Die Agentur nimmt den Pass ab
Am nächsten Morgen begann die Familie sofort, nach Dhauli zu suchen. Aber alle Spuren verliefen im Sand. Aus ihrem Dorf im Landkreis Jhapa im Südosten Nepals sind es nur 60 Kilometer bis ins Nachbarland Indien. Hier sollte Dhauli ins Flugzeug steigen. Kurz vor dem Grenzübertritt meldete sie sich bei dem Vermittlungsbüro, das der Bekannte ihr genannt hat. Ein Mitarbeiter nahm ihr den Pass ab und überreichte ihr ein Visum für Kuwait. Dort, hieß es, würde sie eine Stelle als Haus- mädchen erwarten.
350 Euro für zwei Jahre Sklavendienst
Doch kaum war Dhauli in dem Golfstaat gelandet, schickte die Agentur sie weiter nach Saudi-Arabien. Ein Mann dort hatte sie für seine sechsköpfige Familie gebucht. Dhauli musste den kompletten Haushalt machen. Sie stand morgens um fünf Uhr auf und schuftete bis kurz vor Mitternacht. Anders war die Arbeit nicht zu schaffen. Dhauli war die Dienerin, die ihren Herren jeden Wunsch zu erfüllen hatte. „Sie haben mich nicht als Mensch behandelt“, sagt sie. „Ich hatte oft Hunger, weil ich kein Essen bekam.“ Manchmal schlich sie sich in die Küche und machte sich heimlich Chapati – die Fladenbrote ihrer Heimat, die sie so liebte. Aber wenn es jemand herausfand, erntete sie zur Strafe Schläge. „Ich habe dich zum Arbeiten geholt und nicht zum Essen“, drohte der Hausherr. Nach zwei Jahren lieferte er Dhauli bei der Agentur ab und drückte ihr 50000 Rupien (350 Euro) in die Hand – der Lohn für zwei Jahre Sklavendienst.
Festnahme als Weg in die Freiheit
Dhauli wollte nur noch eins: so schnell wie möglich nach Hause. Doch die Agentur kassierte ihren Lohn ein und schickte sie in den nächsten Haushalt. Bei ihrer dritten Stelle landete sie in Kuwait: auf einem riesigen Anwesen, das eine steinreiche Familie bewohnte. Wieder musste Dhauli kochen, waschen, bügeln, putzen und sich dazu um die vier kleinen Kinder kümmern. Zwei Jahre hielt sie durch. Dann gelang ihr die Flucht. Der indische Fahrer ihres Dienstherrn hatte sie dazu ermutigt. Er hatte ihr klargemacht, dass die Agentur sie nie mehr gehen lassen würde. Ohne Pass und Papiere war sie Gefangene eines Systems, von dem alle profitieren: die Agenturen, deren Mittelsmänner, die gut betuchten Kuwaiter oder Saudis, für die die billigen Gastarbeiter die Drecksarbeit machen – nur Menschen wie Dhauli nicht. Ihre einzige Chance war, der Polizei in die Arme zu laufen. Die Festnahme wurde ihr Weg in die Freiheit.
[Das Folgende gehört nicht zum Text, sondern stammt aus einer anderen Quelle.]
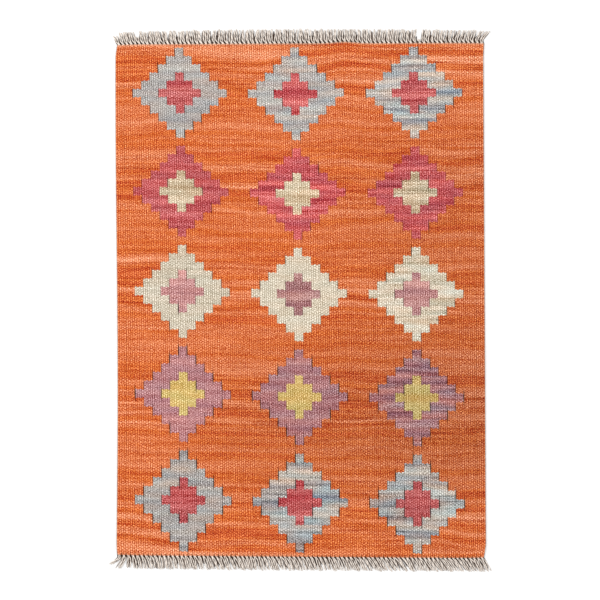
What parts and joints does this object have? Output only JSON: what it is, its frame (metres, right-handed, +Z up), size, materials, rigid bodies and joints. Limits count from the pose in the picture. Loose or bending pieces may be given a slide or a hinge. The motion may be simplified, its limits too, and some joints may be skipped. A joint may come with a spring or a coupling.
{
  "type": "flatwoven kilim rug",
  "caption": "Flat rectangular wool kilim: rows of stepped diamonds in muted colours on a streaky orange ground, with short warp fringes at both ends.",
  "frame": {"origin": "on the floor, in the middle of the whole rug, fringes included", "axes": "+X across the rug, +Y along it towards the end that is uppermost in the picture, +Z up out of the pattern face"},
  "size_m": [0.6172, 0.8874, 0.004],
  "materials": {
    "woven_wool": "matt hand-spun wool in a weft-faced plain weave, orange with streaks, diamonds in grey-blue, raspberry, ivory, mauve and yellow",
    "warp_yarn": "matt undyed grey-beige plied wool, twisted into short tassels"
  },
  "bodies": {
    "root": {"woven_field": "woven_wool", "north_fringe": "warp_yarn", "south_fringe": "warp_yarn"}
  },
  "joints": []
}
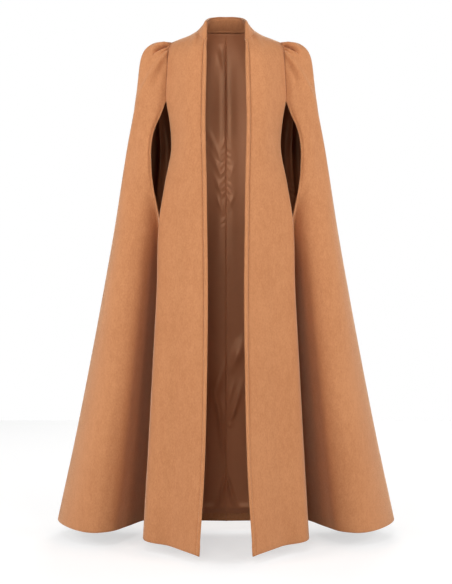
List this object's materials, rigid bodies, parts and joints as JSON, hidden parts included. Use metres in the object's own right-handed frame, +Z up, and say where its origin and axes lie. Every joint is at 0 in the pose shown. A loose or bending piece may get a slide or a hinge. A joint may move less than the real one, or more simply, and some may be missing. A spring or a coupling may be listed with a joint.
{
  "type": "cape coat",
  "caption": "Floor-length open-front wool cape coat with stand collar, pleated shoulders, arm slits and flared cape sides, holding its worn form.",
  "frame": {"origin": "the middle of the shoulder line, level with the two neck points, where the wearer's shoulders hold the garment", "axes": "+Z up, -Y towards the garment's front, +X towards the wearer's left"},
  "size_m": [1.036, 0.5588, 1.529],
  "materials": {
    "wool_front_left": "camel wool coating, soft matt nap",
    "wool_front_right": "camel wool coating, soft matt nap",
    "wool_front_band_left": "camel wool coating, turned and topstitched",
    "wool_front_band_right": "camel wool coating, turned and topstitched",
    "wool_cape_left": "camel wool coating, soft matt nap",
    "wool_cape_right": "camel wool coating, soft matt nap",
    "wool_back_left": "camel wool coating, soft matt nap",
    "wool_back_right": "camel wool coating, soft matt nap",
    "wool_collar": "camel wool coating, edge stitched",
    "wool_collar_facing": "camel wool coating, edge stitched",
    "satin_back_left": "brown satin, soft sheen",
    "satin_back_right": "brown satin, soft sheen",
    "satin_cape_left": "brown satin, soft sheen",
    "satin_cape_right": "brown satin, soft sheen"
  },
  "bodies": {
    "root": {"front_left": "wool_front_left", "front_right": "wool_front_right", "front_band_left": "wool_front_band_left", "front_band_right": "wool_front_band_right", "cape_left": "wool_cape_left", "cape_right": "wool_cape_right", "back_left": "wool_back_left", "back_right": "wool_back_right", "collar": "wool_collar", "collar_facing": "wool_collar_facing", "lining_back_left": "satin_back_left", "lining_back_right": "satin_back_right", "lining_cape_left": "satin_cape_left", "lining_cape_right": "satin_cape_right"}
  },
  "joints": []
}
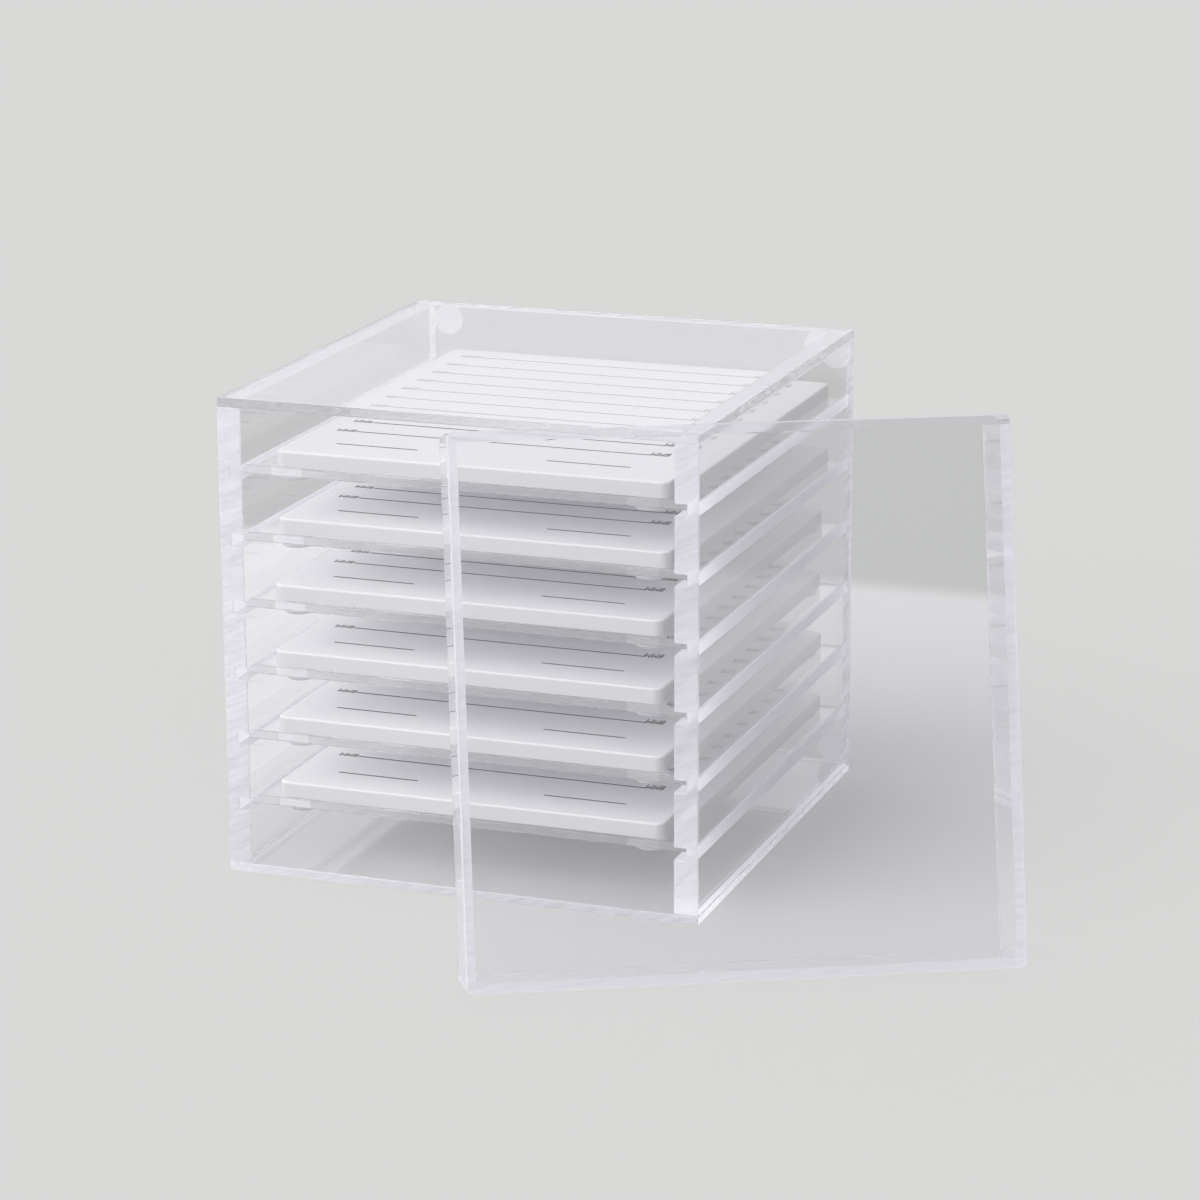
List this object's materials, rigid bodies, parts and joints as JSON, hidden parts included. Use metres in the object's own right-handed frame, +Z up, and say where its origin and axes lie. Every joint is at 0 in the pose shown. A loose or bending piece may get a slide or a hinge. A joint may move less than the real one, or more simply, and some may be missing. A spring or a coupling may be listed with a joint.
{
  "type": "eyelash storage case",
  "caption": "Clear box with sliding trays, each with a white ruled tile for false-lash strips; its slip-over front cover leans against the front corner.",
  "frame": {"origin": "middle of the cabinet's underside, on the surface it stands on", "axes": "+Z up; -Y is the cabinet's open front, which the trays slide out of; +X is the cabinet's right as seen from the front"},
  "size_m": [0.2694, 0.2618, 0.1664],
  "materials": {
    "clear_acrylic": "polished, clear",
    "white_acrylic": "gloss, with fine grey printed lines and small printed labels",
    "clear_rubber": "soft, clear"
  },
  "bodies": {
    "case": {"left_side_panel": "clear_acrylic", "right_side_panel": "clear_acrylic", "top_panel": "clear_acrylic", "base_panel": "clear_acrylic", "back_panel": "clear_acrylic", "back_bumpers": "clear_rubber"},
    "tray_1": {"tray_plate_1": "clear_acrylic", "lash_tile_1": "white_acrylic", "tray_feet_1": "clear_rubber"},
    "tray_2": {"tray_plate_2": "clear_acrylic", "lash_tile_2": "white_acrylic", "tray_feet_2": "clear_rubber"},
    "tray_3": {"tray_plate_3": "clear_acrylic", "lash_tile_3": "white_acrylic", "tray_feet_3": "clear_rubber"},
    "tray_4": {"tray_plate_4": "clear_acrylic", "lash_tile_4": "white_acrylic", "tray_feet_4": "clear_rubber"},
    "tray_5": {"tray_plate_5": "clear_acrylic", "lash_tile_5": "white_acrylic", "tray_feet_5": "clear_rubber"},
    "tray_6": {"tray_plate_6": "clear_acrylic", "lash_tile_6": "white_acrylic", "tray_feet_6": "clear_rubber"},
    "cover": {"cover_front_sheet": "clear_acrylic", "cover_top_wall": "clear_acrylic", "cover_bottom_wall": "clear_acrylic", "cover_left_wall": "clear_acrylic", "cover_right_wall": "clear_acrylic"}
  },
  "joints": [
    {"name": "tray_1_slide", "type": "slide", "parent": "case", "child": "tray_1", "axis": [0, -1, 0], "range_m": [0, 0.0425]},
    {"name": "tray_2_slide", "type": "slide", "parent": "case", "child": "tray_2", "axis": [0, -1, 0], "range_m": [0, 0.0485]},
    {"name": "tray_3_slide", "type": "slide", "parent": "case", "child": "tray_3", "axis": [0, -1, 0], "range_m": [0, 0.055]},
    {"name": "tray_4_slide", "type": "slide", "parent": "case", "child": "tray_4", "axis": [0, -1, 0], "range_m": [0, 0.06]},
    {"name": "tray_5_slide", "type": "slide", "parent": "case", "child": "tray_5", "axis": [0, -1, 0], "range_m": [0, 0.0655]},
    {"name": "tray_6_slide", "type": "slide", "parent": "case", "child": "tray_6", "axis": [0, -1, 0], "range_m": [0, 0.0705]},
    {"name": "cover_lift", "type": "slide", "parent": "case", "child": "cover", "axis": [0, 0, 1], "range_m": [0, 0.18]}
  ]
}
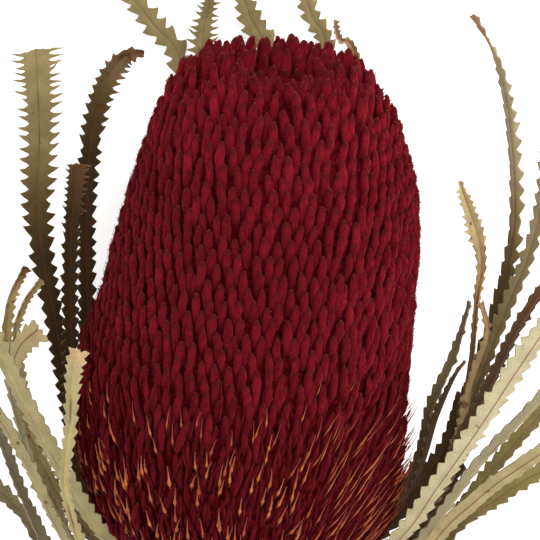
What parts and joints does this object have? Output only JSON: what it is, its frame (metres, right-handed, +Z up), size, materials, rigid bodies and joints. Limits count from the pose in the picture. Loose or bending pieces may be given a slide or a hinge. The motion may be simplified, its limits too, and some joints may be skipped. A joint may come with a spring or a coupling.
{
  "type": "banksia cone",
  "caption": "Dried banksia flower head, a woolly spindle of packed flower limbs with wiry styles, on its cut stem with long saw-toothed leaves, lying on its side.",
  "frame": {"origin": "centre of the bounding box's bottom, on the surface that the part lies on", "axes": "+Z up, +Y along the head's level axis from its base to its top, the cut stem pointing to -Y"},
  "size_m": [0.1822, 0.264, 0.0828],
  "materials": {
    "woolly_flowers": "dyed dark crimson wool, matt, with orange-brown styles",
    "bark": "dry ridged bark, matt",
    "dry_leaf": "dry leathery leaf, olive brown inside and pale khaki felt outside"
  },
  "bodies": {
    "root": {"flower_head": "woolly_flowers", "stem": "bark", "leaf_under_1": "dry_leaf", "leaf_under_2": "dry_leaf", "leaf_under_3": "dry_leaf", "leaf_under_4": "dry_leaf", "leaf_under_5": "dry_leaf", "leaf_left_1": "dry_leaf", "leaf_left_2": "dry_leaf", "leaf_left_3": "dry_leaf", "leaf_left_4": "dry_leaf", "leaf_left_5": "dry_leaf", "leaf_left_6": "dry_leaf", "leaf_left_7": "dry_leaf", "leaf_left_8": "dry_leaf", "leaf_left_9": "dry_leaf", "leaf_left_10": "dry_leaf", "leaf_left_11": "dry_leaf", "leaf_right_1": "dry_leaf", "leaf_right_2": "dry_leaf", "leaf_right_3": "dry_leaf", "leaf_right_4": "dry_leaf", "leaf_right_5": "dry_leaf", "leaf_right_6": "dry_leaf", "leaf_right_7": "dry_leaf", "leaf_right_8": "dry_leaf", "leaf_right_9": "dry_leaf", "leaf_right_10": "dry_leaf", "leaf_right_11": "dry_leaf", "leaf_right_12": "dry_leaf", "leaf_right_13": "dry_leaf"}
  },
  "joints": []
}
Bittere Erkenntnis, große Scham
„Im Gefängnis ging es mir besser als bei der Arbeit. Es gab immer Essen“, erinnert sie sich. „Ich war mit 50 anderen Frauen in einer Halle eingesperrt. Alle kamen aus Nepal.“ Zwei Monate dauerte es, bis die Polizei mit der Botschaft ihres Heimatlands alle Formalitäten geregelt hatte. Dann setzten sie die junge Frau ins Flugzeug nach Kathmandu.
Seit zwei Jahren ist Dhauli nun zurück in ihrem Dorf. Zurück bei ihrem Mann, der mittlerweile als Kohlehändler durchs Land zieht und sie immer noch schlägt. „Ich kann nur hier leben, weil meine Söhne mir helfen“, gesteht sie. Die Erinnerung an die Golfstaaten würde sie am liebsten aus ihrem Gedächtnis tilgen.